José Cruz Magalhaes, 08.01.2020: Os países europeus ,incluindo Portugal,apressaram-se a condenar o lançamento de mísseis iranianos, contra bases militares norte-americana .Aguardemos que o equilíbrío seja mantido,contra possíveis retaliações do exército americano,ou dos seus aliados,locais, já que a condenação da acção que eliminou o general iraniano,não teve reacção proporcional dos mesmos países. A Europa e os países europeus teriam tudo a ganhar com o aumento da distância entre a sua diplomacia e a política externa norte-americana, que é, hoje, um mero exercício de força, para condicionar aliados e adversários e, sobretudo, para preservar as clientelas internas, cada vez menos esclarecidas e mais radicalizadas.
SC RIBEIRO, 08.01.2020: Resposta Iraniana claramente para conter as multidões fanatizadas pelos dirigentes do Governo. Eles sabem que a resposta dos EUA será duríssima, caso haja baixas de militares ou cidadãos. Por agora não se fala mais nisso...

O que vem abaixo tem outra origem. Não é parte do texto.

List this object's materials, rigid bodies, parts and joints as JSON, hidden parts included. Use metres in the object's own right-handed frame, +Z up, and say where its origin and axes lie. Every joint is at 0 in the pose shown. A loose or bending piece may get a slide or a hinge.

Joao, 08.01.2020: Nesta concordo em geral com a Teresa. Também acho que a resposta foi directa e frontal mas muito contida e mesmo anunciada para tentar garantir que não haveria vítimas mortais. Vamos ver, também não esperava que os iranianos respondessem assim frontalmente e enganei-me.

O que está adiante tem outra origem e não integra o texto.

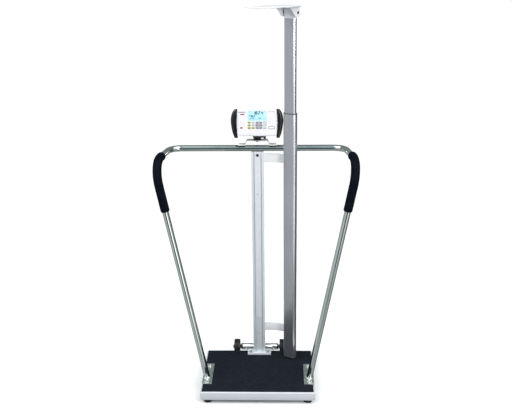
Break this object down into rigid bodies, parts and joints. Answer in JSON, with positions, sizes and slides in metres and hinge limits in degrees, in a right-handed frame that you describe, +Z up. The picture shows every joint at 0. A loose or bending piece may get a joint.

De salientar duas coisas para os trolliteiros pró-guerras americanas que têm andado aqui a espalhar mentiras. Primeiro “O terrorismo de raiz islâmica atingiu em primeiro lugar o próprio mundo árabe e islâmico, onde aconteceram os mais mortíferos e frequentes atentados da Al-Qaeda e onde o Daesh provocou o maior número de vítimas.” … o principal alvo dos terroristas wahabitas criados pela aliança saudita/americana desde 1979 no Afeganistão, o principal alvo dos terroristas são os governos das repúblicas mais “laicas” ou mais “socialistas”, aliás para isso é que foram criados, coincidindo com os governos de países com ainda algum número de xiitas. Ataques por aqui são apenas salpicos dessas matanças e extermínios sobre as minorias xiitas, cristãs, assírias, maronitas, druzas, etc.
Segundo “Os dois grupos terroristas são sunitas, ou seja, inimigos do Irão xiita.” assim como são inimigos dos xiitas todos os grupos terroristas, Exército do Islão, Brigada Islâmica, do Levante, etc. Aliás repito, são praticamente o único inimigo, o resto são salpicos descontrolados. Quem combate os terroristas são todos os outros que não são wahabitas nem estão a soldo da aliança saudita/americana, são os xiitas no Iraque (onde são a maioria) mas são os sunitas na Síria (onde são a maioria), ajudados pelos palestinianos (teoricamente sunitas), pelos libaneses (parte xiitas), ou pelos cristãos, pelos druzos, assírios, etc. Ou seja, quase todos ali na zona combatem os terroristas wahabitas que a aliança saudita/americana e Nato protegem e mandaram para lá.
lgss, 08.01.2020: O Acordo de 2015 não existe sem os EUA. A UE não tem nada a oferecer sem os EUA. O Irão depois de esperar um ano pelos europeus já o abandonou de facto. Como retratar o presente sem assumir o passado?
PRO, 08.01.2020: O Brexit demonstra ser verdadeiramente um empecilho. Como se viu com o Irão, o RU só tem amigos deste lado do Atlântico. É com a Alemanha e a França que o RU comunga nas decisões internacionais. E a cooperação irá continuar muito forte. Úrsula está hoje em Londres para falar com BoJo sobre a nova fase das negociações e irá propor uma provável extensão do período de transição. O RU tem poucas alternativas. A Austrália já veio dizer que um acordo de comércio livre não irá além do que já existe e rejeitou a proposta Britânica de facilitar a circulação de cidadãos entre ambos os países. Os US de Trump nem vale a pena falar. Só estão interessados em esmiuçar o que resta da economia Britânica. O RU precisa da UE para a sua exportações de serviços financeiros.
manuelserra72, 08.01.2020: A quarta ou quinta economia do mundo é "o que resta da economia Britânica". Lol
manuel.m2, 08.01.2020: Finalmente hoje Boris reapareceu no Parlamento depois de andar perdido pelas Caraíbas desde 1 de Janeiro. E falou para reafirmar a sua lealdade a Trump, ele que é chefe de um governo vassalo da América.
Leitor Registado, 08.01.2020: Tenho muitas dúvidas que os EUA, com Trump ou sem Trump, possam permitir um ataque às suas tropas sem retaliar. Seria uma demonstração de fraqueza e de falta de apoio às suas tropas.
FERNANDO RODRIGUES, 08.01.2020: A retaliação foi o míssil que matou o general. Retaliação ao ataque à embaixada que não deixou margem para dúvidas sobre o que acontece quando se coloca em risco civis ou militares americanos. Este ataque do Irão não atingiu nenhum soldado americano ou iraquiano pois já se sabia com antecedência onde cairiam os mísseis. Foi apenas uma forma de os iranianos sentirem que tiveram a sua vingança, algo culturalmente importante para aquelas bandas.